Reviews

Review: The Navy SEALs of ‘Act of Valor’ Are American Heroes and Terrible Actors

By  · Published on February 24th, 2012

If you’ve been paying attention to Act of Valor’s aggressive marketing campaign, you’re aware that it’s a fictional film starring real-life active-duty Navy SEALs that aims for as much realism as possible in its depiction of their tactics and missions. That’s a fascinating concept and it’s been seamlessly executed by filmmakers Mike McCoy and Scott Waugh. Initially conceived as a training film, the picture gradually evolved into the hybrid that it is once the co-directors sold the SEALs on the project, proposing to “take Top Gun, pull Maverick out and put in the real Maverick,” as Waugh told the Los Angeles Times.

But at the end of the day, this is a long-winded SEALs recruitment tool, a noble gesture that’s just not sufficient basis for a feature film. The usual cynicism with which one would greet a feature-length ad doesn’t apply because, obviously, if there’s any group that deserves this sort of heroic treatment, the SEALs are it. The worldview on display here is aggressively simplistic, of course, but the essential, elemental purpose behind the picture is a noble one – paying tribute to these soldiers who put themselves in extreme harm’s way for the rest of us.

That sentiment alone can’t sustain more than 100 minutes of compellingly crafted but repetitive action, tagged to dramatic filler that’s so one-dimensional and underwritten that it’s barely even there. The thin plot, such that it is, pits SEAL Team 7 against cartoonish Eastern European terrorists plotting attacks against the United States. This spurs a rescue mission in the Costa Rican jungle, a long-winded shootout in cartel-controlled Mexico, and other similar enterprises.

The action scenes are elaborate and fiery events, full of believable-sounding SEAL jargon and brisk, expert violent maneuvers. The added authenticity that comes with casting real SEALs kicks in as the camera dives off choppers with them, submerges next to them in water, and hurls us straight into the hyperactive line of fire. Save for when the filmmakers indulge in the forced first-person POV style that’s best left for video games, the scenes achieve an involving mix of documentary grittiness and heightened cinematic spectacle.

Yet the action sequences are set-pieces that unfold within a narrative vacuum. They don’t resonate as anything but technical achievements. That’s partially because the mundane story barely resonates, seemingly drawn straight from the sub-par ’80s action reservoir.

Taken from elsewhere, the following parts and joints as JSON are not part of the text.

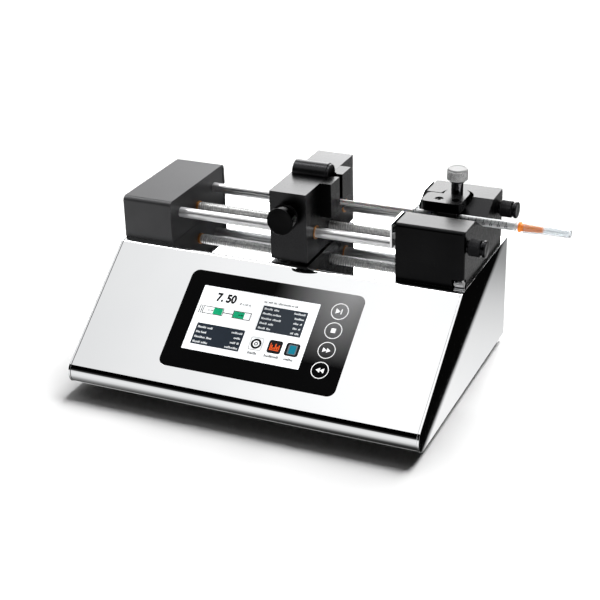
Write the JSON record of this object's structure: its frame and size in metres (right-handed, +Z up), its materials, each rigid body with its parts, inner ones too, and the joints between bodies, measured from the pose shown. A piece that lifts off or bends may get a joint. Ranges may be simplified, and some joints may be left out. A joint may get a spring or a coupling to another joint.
{
  "type": "syringe infusion pump",
  "caption": "bench syringe infusion pump with a sloped polished steel base and touch screen, a lead-screw pusher, guide rods and a V-groove cradle clamping a small syringe",
  "frame": {"origin": "on the bench, at the middle of the steel base", "axes": "+X along the syringe towards the needle, +Y to the back, +Z up"},
  "size_m": [0.343, 0.2048, 0.155],
  "materials": {
    "polished_steel": "mirror polished",
    "plain_steel": "satin",
    "bright_steel": "ground and polished",
    "black_anodised": "satin black anodised",
    "grey_anodised": "satin dark grey anodised",
    "silver_aluminium": "turned",
    "bronze": "turned",
    "black_glass": "polished",
    "black_plastic": "matte",
    "board": "solder mask",
    "black_rubber": "matte",
    "clear_plastic": "clear",
    "white_plastic": "glossy",
    "orange_plastic": "glossy"
  },
  "bodies": {
    "base": {"housing_shell": "polished_steel", "left_side_panel": "polished_steel", "right_side_panel": "polished_steel", "base_tray": "plain_steel", "rear_panel": "plain_steel", "case_screws": "plain_steel", "foot_front_left": "black_rubber", "foot_front_right": "black_rubber", "foot_rear_left": "black_rubber", "foot_rear_right": "black_rubber", "feet_screws": "plain_steel", "display_glass": "black_glass", "lcd_module": "plain_steel", "display_frame": "black_plastic", "control_board": "board", "power_supply": "plain_steel", "power_inlet": "black_plastic", "switch_frame": "black_plastic", "serial_port": "plain_steel", "stepper_motor": "silver_aluminium", "motor_bracket": "plain_steel", "timing_belt": "black_rubber", "drive_cover": "grey_anodised", "drive_end_plate": "grey_anodised", "screw_bush_left": "bronze", "screw_bush_right": "bronze", "front_guide_rod": "bright_steel", "rear_guide_rod": "bright_steel", "cradle_block": "black_anodised", "corner_tab": "polished_steel", "syringe_barrel": "clear_plastic", "needle_hub": "orange_plastic", "needle": "plain_steel"},
    "lead_screw_assembly": {"lead_screw": "bright_steel", "screw_pulley": "plain_steel"},
    "motor_shaft": {"motor_pulley": "plain_steel"},
    "pusher": {"pusher_block": "black_anodised", "guide_bushings": "bronze", "plunger_bracket": "black_anodised", "pusher_screws": "black_anodised", "top_grip": "black_anodised", "release_collar": "black_anodised", "nut_spring": "plain_steel", "syringe_plunger": "white_plastic", "plunger_seal": "black_rubber"},
    "release": {"release_knob": "black_anodised"},
    "nut": {"half_nut": "bronze"},
    "flange_retainer": {"flange_plate": "polished_steel", "flange_rods": "bright_steel"},
    "front_thumbscrew": {"front_thumb_screw": "black_anodised"},
    "rear_thumbscrew": {"rear_thumb_screw": "black_anodised"},
    "post": {"clamp_post": "bright_steel"},
    "arm": {"clamp_arm": "black_anodised", "clamp_pad": "black_plastic", "clamp_screws": "black_anodised"},
    "knob": {"clamp_knob": "silver_aluminium"},
    "rocker": {"power_rocker": "black_plastic"},
    "cap": {"needle_cap": "clear_plastic"}
  },
  "joints": [
    {"name": "pusher_slide", "type": "slide", "parent": "base", "child": "pusher", "axis": [1, 0, 0], "range_m": [-0.015, 0.053]},
    {"name": "lead_screw_spin", "type": "hinge", "parent": "base", "child": "lead_screw_assembly", "pos_m": [0, 0.0431, 0.1035], "axis": [1, 0, 0], "range_deg": [-4775, 1355]},
    {"name": "motor_shaft_spin", "type": "hinge", "parent": "base", "child": "motor_shaft", "pos_m": [-0.09, 0.0431, 0.0495], "axis": [1, 0, 0], "range_deg": [-4775, 1355]},
    {"name": "release_push", "type": "slide", "parent": "pusher", "child": "release", "axis": [0, 1, 0], "range_m": [0, 0.0035], "stiffness_N_per_m": 500, "springref_m": -0.004},
    {"name": "half_nut_drop", "type": "slide", "parent": "pusher", "child": "nut", "axis": [0, 0, 1], "range_m": [-0.0025, 0], "deforming": ["nut_spring"]},
    {"name": "flange_slide", "type": "slide", "parent": "base", "child": "flange_retainer", "axis": [1, 0, 0], "range_m": [-0.004, 0]},
    {"name": "front_thumbscrew_turn", "type": "hinge", "parent": "base", "child": "front_thumbscrew", "pos_m": [0.146, 0.0039, 0.1205], "axis": [1, 0, 0], "range_deg": [0, 1801]},
    {"name": "rear_thumbscrew_turn", "type": "hinge", "parent": "base", "child": "rear_thumbscrew", "pos_m": [0.146, 0.0823, 0.1205], "axis": [1, 0, 0], "range_deg": [0, 1801]},
    {"name": "clamp_lift", "type": "slide", "parent": "base", "child": "post", "axis": [0, 0, 1], "range_m": [0, 0.02]},
    {"name": "clamp_swing", "type": "hinge", "parent": "post", "child": "arm", "pos_m": [0.11, 0.0651, 0.1335], "axis": [0, 0, 1], "range_deg": [0, 90.5]},
    {"name": "clamp_knob_turn", "type": "hinge", "parent": "post", "child": "knob", "pos_m": [0.11, 0.0651, 0.1495], "axis": [0, 0, 1], "continuous": true},
    {"name": "power_rocker_tilt", "type": "hinge", "parent": "base", "child": "rocker", "pos_m": [-0.058, 0.0938, 0.036], "axis": [1, 0, 0], "range_deg": [-14, 0]},
    {"name": "needle_cap_pull", "type": "slide", "parent": "base", "child": "cap", "axis": [1, 0, 0], "range_m": [0, 0.038]}
  ],
  "couplings": [
    {"joint": "lead_screw_spin", "follows": "pusher_slide", "rad_per_m": -1570.8},
    {"joint": "motor_shaft_spin", "follows": "pusher_slide", "rad_per_m": -1570.8},
    {"joint": "half_nut_drop", "follows": "release_push", "ratio": -0.7},
    {"joint": "front_thumbscrew_turn", "follows": "flange_slide", "rad_per_m": -7854},
    {"joint": "rear_thumbscrew_turn", "follows": "flange_slide", "rad_per_m": -7854},
    {"joint": "clamp_swing", "follows": "clamp_lift", "rad_per_m": 78.54}
  ]
}
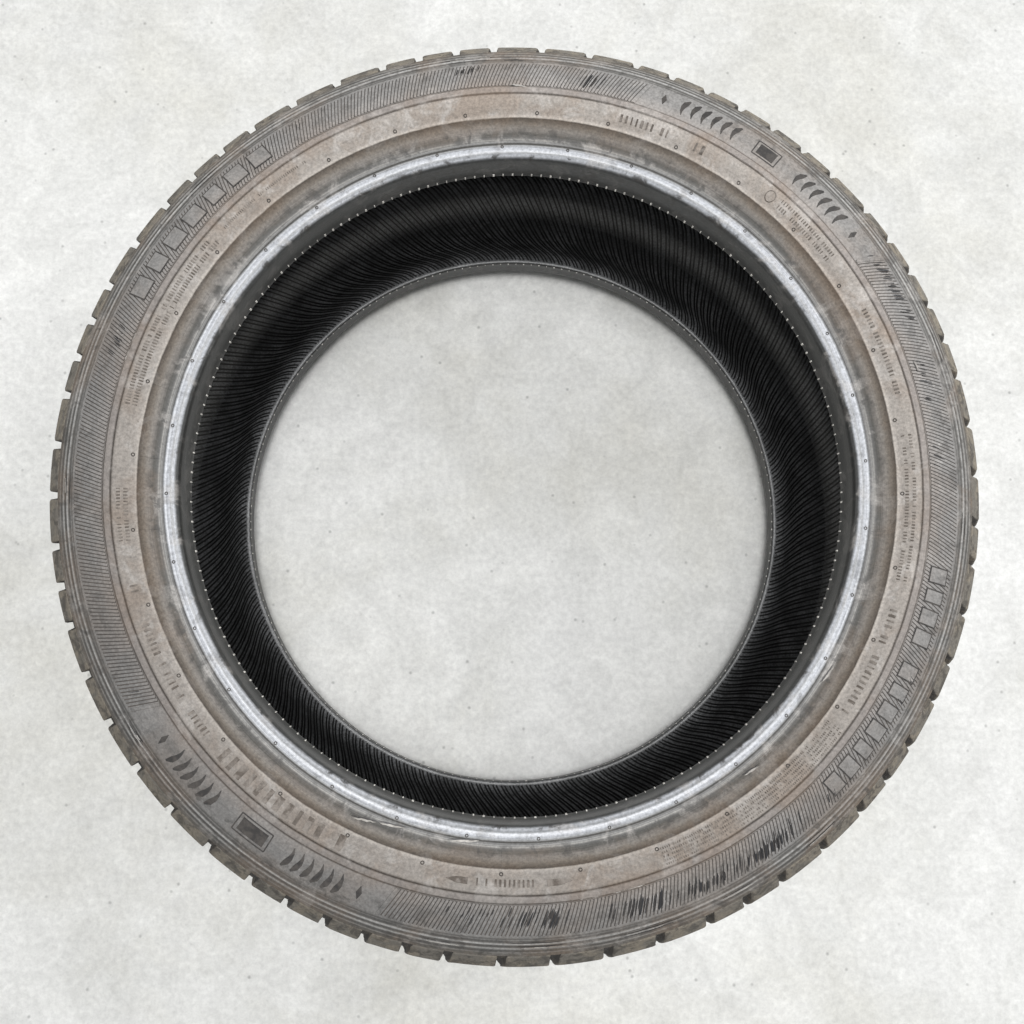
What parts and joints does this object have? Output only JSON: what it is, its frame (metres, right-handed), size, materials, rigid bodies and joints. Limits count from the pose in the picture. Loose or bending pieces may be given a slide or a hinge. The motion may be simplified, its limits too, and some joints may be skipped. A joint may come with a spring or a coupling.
{
  "type": "old worn tyre",
  "caption": "Worn car tyre lying on its side, with rim guards, ribbed side walls, a directional grooved tread and an open inside.",
  "frame": {"origin": "on the tyre's axis, in the plane of the lower side ridge that it lies on", "axes": "+Z along the tyre's axis, upwards as it lies; the first tread groove is 6 degrees clockwise from +X seen from above"},
  "size_m": [0.722, 0.7219, 0.278],
  "materials": {
    "tyre": "dusty, scuffed matt rubber"
  },
  "bodies": {
    "root": {"tyre": "tyre"}
  },
  "joints": []
}
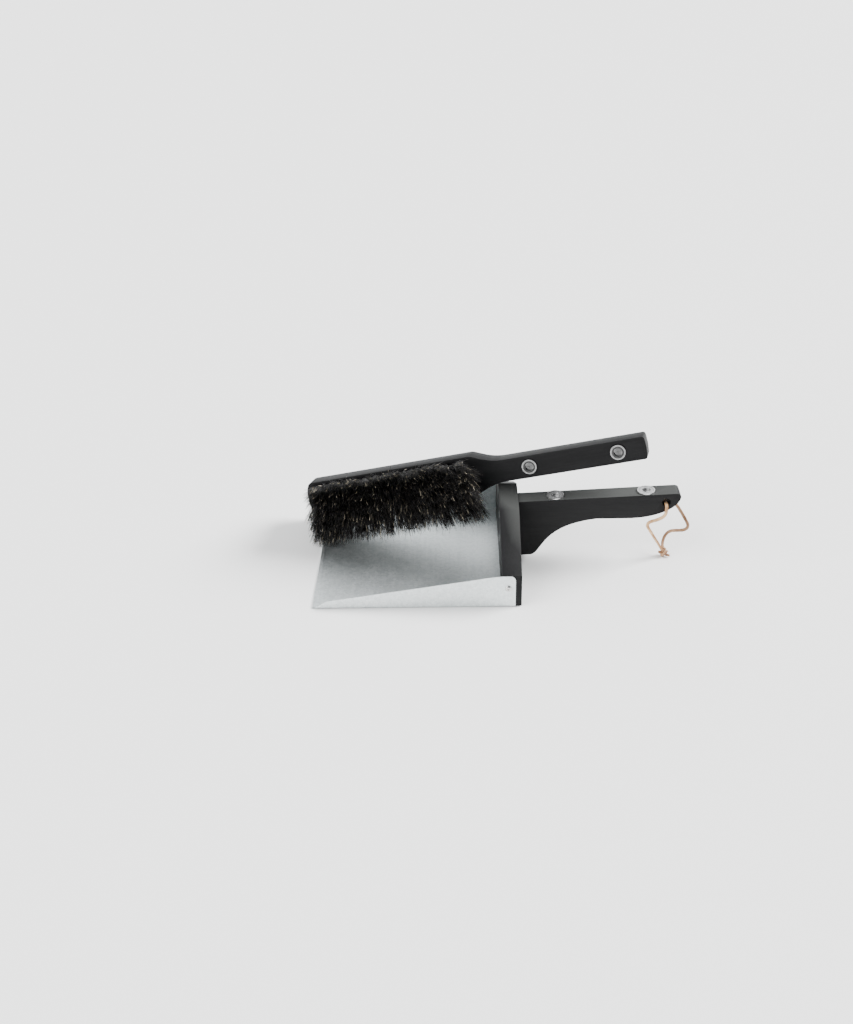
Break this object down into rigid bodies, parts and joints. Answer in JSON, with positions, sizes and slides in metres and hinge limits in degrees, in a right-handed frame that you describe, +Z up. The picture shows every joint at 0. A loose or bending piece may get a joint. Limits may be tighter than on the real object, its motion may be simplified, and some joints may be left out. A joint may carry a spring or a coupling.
{
  "type": "dustpan and brush",
  "caption": "Folded sheet-steel dustpan with a wooden backboard and bracket handle, and a wooden hand brush that docks on it with magnets; leather hanging loop.",
  "frame": {"origin": "on the underside of the tray, on its centre line, below the board's front face", "axes": "+X from the tray's mouth towards the handle's end, +Y across the tray, away from the viewer, +Z up from the table"},
  "size_m": [0.4194, 0.2038, 0.1394],
  "materials": {
    "galvanised_steel": "galvanised, fine spangle, satin",
    "black_wood": "black stained and matt lacquered",
    "zinc_plate": "bright zinc plated",
    "magnet": "nickel plated, satin",
    "bristle": "black horsehair with a few pale hairs",
    "leather": "natural tan, cut edges"
  },
  "bodies": {
    "dustpan": {"pan_sheet": "galvanised_steel", "backboard": "black_wood", "pan_handle": "black_wood", "handle_screws": "zinc_plate", "side_screw_near": "zinc_plate", "side_screw_far": "zinc_plate", "floor_screws": "zinc_plate", "pan_magnet_cup_front": "zinc_plate", "pan_magnet_ring_front": "magnet", "pan_magnet_screw_front": "zinc_plate", "pan_magnet_cup_rear": "zinc_plate", "pan_magnet_ring_rear": "magnet", "pan_magnet_screw_rear": "zinc_plate"},
    "brush": {"brush_body": "black_wood", "tuft_row_1": "bristle", "tuft_row_2": "bristle", "tuft_row_3": "bristle", "tuft_row_4": "bristle", "tuft_row_5": "bristle", "tuft_staples": "zinc_plate", "brush_magnet_cup_front": "zinc_plate", "brush_magnet_ring_front": "magnet", "brush_magnet_screw_front": "zinc_plate", "brush_magnet_cup_rear": "zinc_plate", "brush_magnet_ring_rear": "magnet", "brush_magnet_screw_rear": "zinc_plate"},
    "hanging_loop": {"lace_near": "leather", "lace_far": "leather", "lace_knot": "leather"}
  },
  "joints": [
    {"name": "brush_lift", "type": "slide", "parent": "dustpan", "child": "brush", "axis": [0, 0, 1], "range_m": [0, 0.25]},
    {"name": "loop_swing", "type": "hinge", "parent": "dustpan", "child": "hanging_loop", "pos_m": [0.17599, 0, 0.06867], "axis": [0, 1, 0], "range_deg": [-100, 20]}
  ]
}
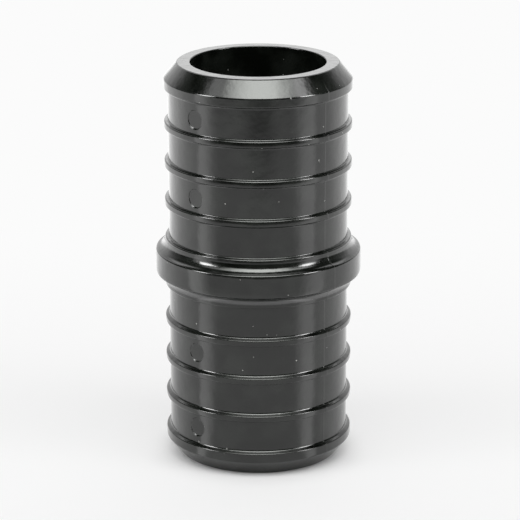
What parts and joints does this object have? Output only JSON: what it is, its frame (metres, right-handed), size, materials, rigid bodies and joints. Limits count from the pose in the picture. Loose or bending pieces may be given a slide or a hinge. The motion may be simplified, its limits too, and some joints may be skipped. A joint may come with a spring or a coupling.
{
  "type": "pex crimp fitting",
  "caption": "Straight plastic coupling for flexible water pipe: a ribbed insert each side of a raised collar, bored straight through, with tapered mouths.",
  "frame": {"origin": "on the bore's axis at the middle of the collar", "axes": "+Z along the bore, towards the upper insert; -Y towards the side with the ejector pin marks; the mould's parting line at +X and -X"},
  "size_m": [0.0242, 0.0242, 0.0474],
  "materials": {
    "black_plastic": "black moulded plastic with a satin gloss"
  },
  "bodies": {
    "root": {"coupling_body": "black_plastic"}
  },
  "joints": []
}
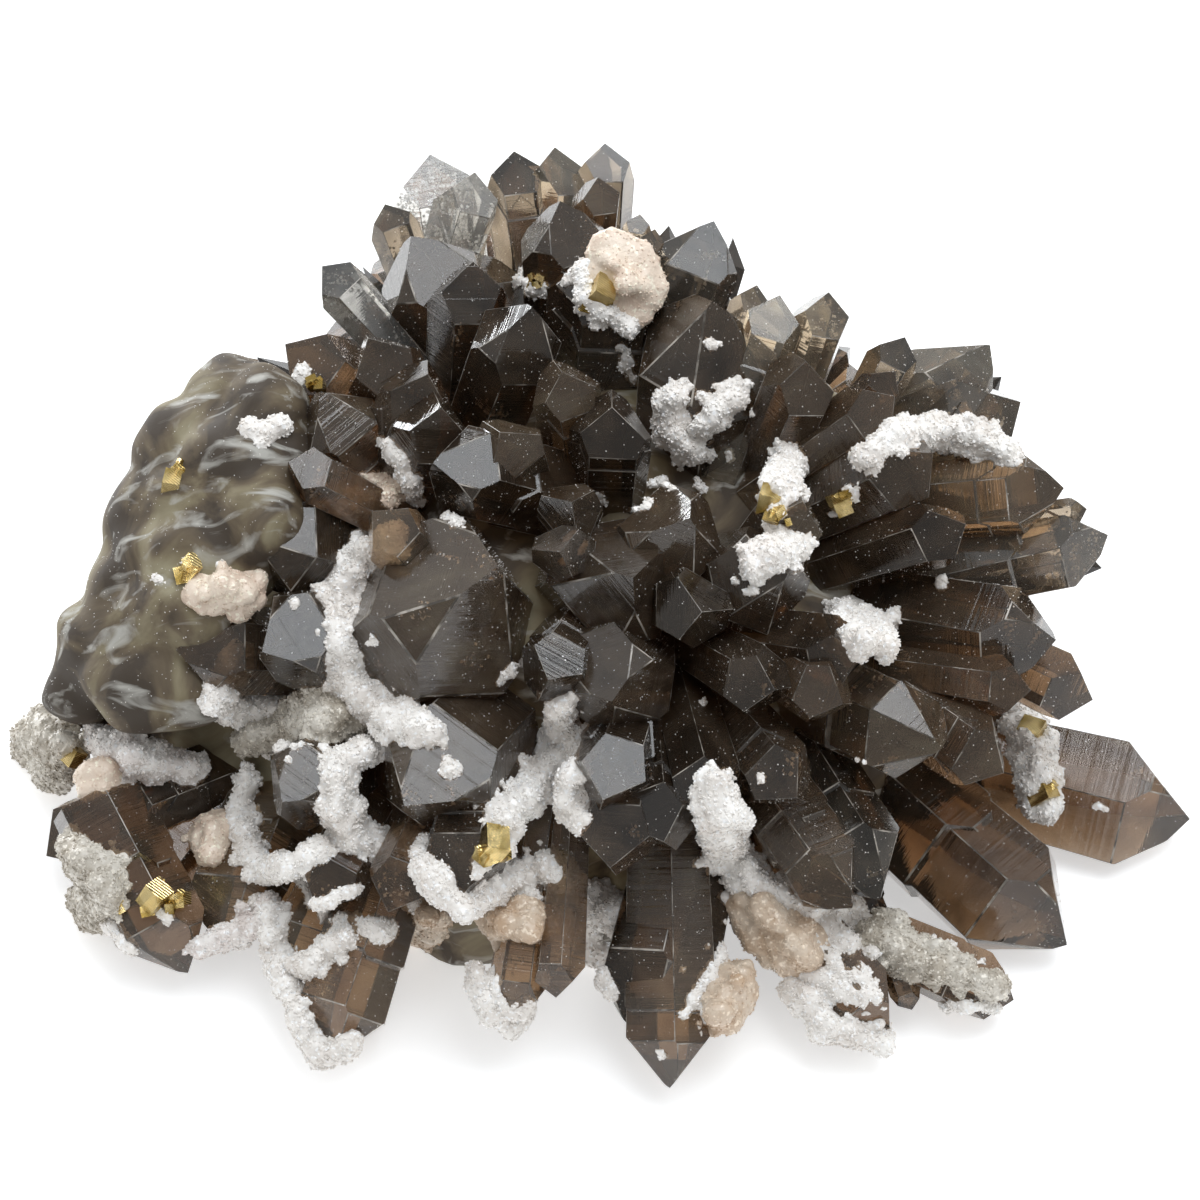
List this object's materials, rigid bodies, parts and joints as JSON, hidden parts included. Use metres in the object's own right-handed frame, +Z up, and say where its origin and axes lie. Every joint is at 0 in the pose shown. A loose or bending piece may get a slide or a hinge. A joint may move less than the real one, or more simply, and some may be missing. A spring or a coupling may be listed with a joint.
{
  "type": "mineral specimen of calcite on smoky quartz",
  "caption": "Radiating cluster of dark smoky quartz points with white and cream calcite crusts and small pyrite cubes, lying on its flat broken root.",
  "frame": {"origin": "middle of the flat rest face under the massive quartz root", "axes": "+X along the cluster's longest reach, to the right as seen from the front; +Y to the back; +Z up, away from the rest face"},
  "size_m": [0.1958, 0.1791, 0.0776],
  "materials": {
    "smoky_quartz": "clear dark brown crystal, glassy, with fine growth lines and veils",
    "calcite": "sugary white to cream crust of fine sparkling grains",
    "pyrite": "bright brassy metal crystals with fine striations"
  },
  "bodies": {
    "root": {"smoky_quartz_cluster": "smoky_quartz", "calcite_rim_main": "calcite", "calcite_rim_second": "calcite", "calcite_rim_third": "calcite", "calcite_rim_fifth": "calcite", "calcite_rim_low_left": "calcite", "calcite_rim_left": "calcite", "calcite_band_left": "calcite", "calcite_clump_left": "calcite", "calcite_strut": "calcite", "calcite_rim_centre": "calcite", "calcite_crust_front": "calcite", "calcite_rim_right": "calcite", "calcite_tan_lobes": "calcite", "calcite_tan_lobe_low": "calcite", "calcite_crust_low_right": "calcite", "calcite_rim_corner": "calcite", "calcite_vee_front": "calcite", "calcite_ball_west": "calcite", "calcite_ball_east": "calcite", "calcite_vee_low": "calcite", "calcite_sausage_top": "calcite", "calcite_sheet_right": "calcite", "calcite_cream_blob": "calcite", "calcite_cream_rim": "calcite", "calcite_patch_west": "calcite", "calcite_patch_east": "calcite", "calcite_rosette_west": "calcite", "calcite_blush_left": "calcite", "calcite_heart": "calcite", "calcite_ball_left": "calcite", "calcite_crust_left": "calcite", "calcite_clump_far_left": "calcite", "calcite_druse_left": "calcite", "calcite_streak_right": "calcite", "calcite_rosette_right": "calcite", "calcite_patch_centre": "calcite", "pyrite_left_large": "pyrite", "pyrite_left_small": "pyrite", "pyrite_far_left": "pyrite", "pyrite_left_wall": "pyrite", "pyrite_streak": "pyrite", "pyrite_right_spot": "pyrite", "pyrite_sheet_upper": "pyrite", "pyrite_sheet_lower": "pyrite", "pyrite_front": "pyrite", "pyrite_blob": "pyrite"}
  },
  "joints": []
}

But the movie ultimately plays out as little more than a curiosity because the characters don’t matter. Our heroes, Chief Dave and Lt. Rorke (the SEALs are not identified or credited with any more specificity than that) are indistinguishable deep-voiced bores, a propagandist’s dream vision of what rugged, handsome, manly SEALs should be. They talk mission, mission, mission, except for when they spout dull bromides about honor, valor, country or fighting hard, quote Shawnee Chief Tecumseh, or deliver whatever other recruitment buzz words the screenplay musters.

One other problem: these men are surely great American heroes, but they can’t act. With one exception, a senior chief SEAL presumably playing himself to some degree, the soldiers deliver laughable dinner theater-caliber performances with some of the most awkward, amateurish line-readings imaginable. Of course, it feels tacky and seems strange to criticize Navy SEALs for their acting failures. It’s an odd inverse of the norm, in which one would bemoan a buff Hollywood action star’s inability to convincingly get into character as a soldier in some jingoistic junk. But that’s the world McCoy and Waugh have created, the product of this unusual fusion. In movies, characters matter, and no amount of earnest flag-waving can compensate for that.

The Upside: The movie pays tribute to a worthy subject and features some compelling action.

The Downside: The Navy SEALs who star in the film can’t act and the plot is thin, action flick gruel.

On the Side: I think it’s safe to assume that the Kathryn Bigelow-Mark Boal collaboration about Seal Team 6’s hunt for Osama Bin Laden will be a bit more interesting.